╔══
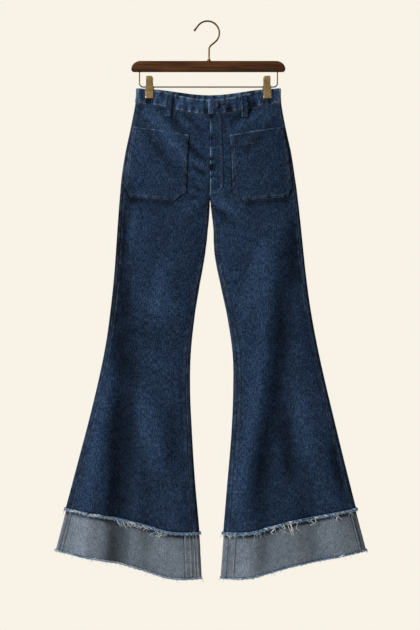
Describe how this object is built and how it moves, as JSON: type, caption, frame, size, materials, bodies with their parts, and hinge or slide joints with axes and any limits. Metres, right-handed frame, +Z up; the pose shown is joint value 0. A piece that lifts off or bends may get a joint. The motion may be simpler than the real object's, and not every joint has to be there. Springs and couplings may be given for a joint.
{
  "type": "wide-leg jeans on a wooden trouser clip hanger",
  "caption": "High-waisted flared jeans with patch pockets, raw edges and bands of reversed denim at the hems, clipped to a wooden hanger with a brass hook and wire rail.",
  "frame": {"origin": "underside of the hook's crown, where a rail or peg carries the hanger", "axes": "+Z up, +Y towards the back of the jeans, +X to the viewer's right as they look at the front"},
  "size_m": [0.7209, 0.054, 1.3036],
  "materials": {
    "denim": "indigo cotton denim twill, lightly worn at its edges",
    "denim_reverse": "wrong side of the denim, pale grey-blue twill",
    "fray": "loose blue and white cotton threads",
    "button": "dark navy, satin",
    "wood": "dark walnut, satin lacquer",
    "brass": "antique brass, satin"
  },
  "bodies": {
    "root": {"front_panel_left_hip": "denim", "front_panel_left_thigh": "denim", "front_panel_left_calf": "denim", "front_panel_right_hip": "denim", "front_panel_right_thigh": "denim", "front_panel_right_calf": "denim", "back_panel_left_hip": "denim", "back_panel_left_thigh": "denim", "back_panel_left_calf": "denim", "back_panel_right_hip": "denim", "back_panel_right_thigh": "denim", "back_panel_right_calf": "denim", "patch_pocket_left": "denim", "patch_pocket_right": "denim", "fly_placket": "denim", "waistband_front_left": "denim", "waistband_front_right": "denim", "waistband_back": "denim", "button": "button", "belt_loop_front_left": "denim", "belt_loop_front_right": "denim", "belt_loop_back_left": "denim", "belt_loop_back_centre": "denim", "belt_loop_back_right": "denim", "hem_band_front_left": "denim_reverse", "hem_band_front_right": "denim_reverse", "hem_band_back_left": "denim_reverse", "hem_band_back_right": "denim_reverse", "raw_edge_fray_left": "fray", "raw_edge_fray_right": "fray", "hem_fray_left": "fray", "hem_fray_right": "fray", "hanger_bar": "wood", "hook": "brass", "hook_collar": "brass", "hanger_rail": "brass", "clip_front_plate_left": "brass", "clip_front_plate_right": "brass", "clip_back_plate_left": "brass", "clip_back_plate_right": "brass", "clip_spring_left": "brass", "clip_spring_right": "brass"}
  },
  "joints": []
}
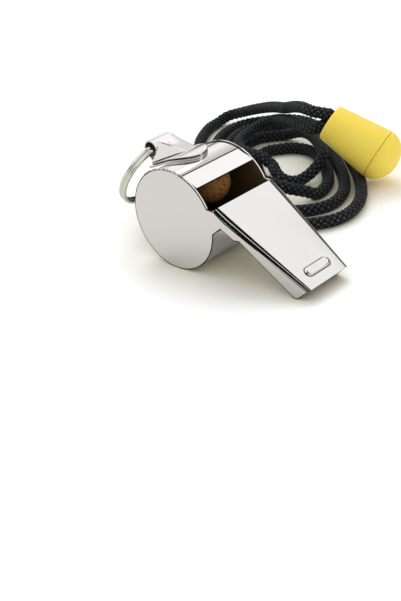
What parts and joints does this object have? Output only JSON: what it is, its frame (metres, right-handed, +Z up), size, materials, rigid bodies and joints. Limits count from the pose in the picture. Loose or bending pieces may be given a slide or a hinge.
╚══
### Task directions:
Gather each line in these records that contains the string "type".

### Exercise result:
Describe how this object is built and how it moves, as JSON: type, caption, frame, size, materials, bodies with their parts, and hinge or slide joints with axes and any limits. Metres, right-handed frame, +Z up; the pose shown is joint value 0. A piece that lifts off or bends may get a joint. The motion may be simpler than the real object's, and not every joint has to be there. Springs and couplings may be given for a joint.
  "type": "wide-leg jeans on a wooden trouser clip hanger",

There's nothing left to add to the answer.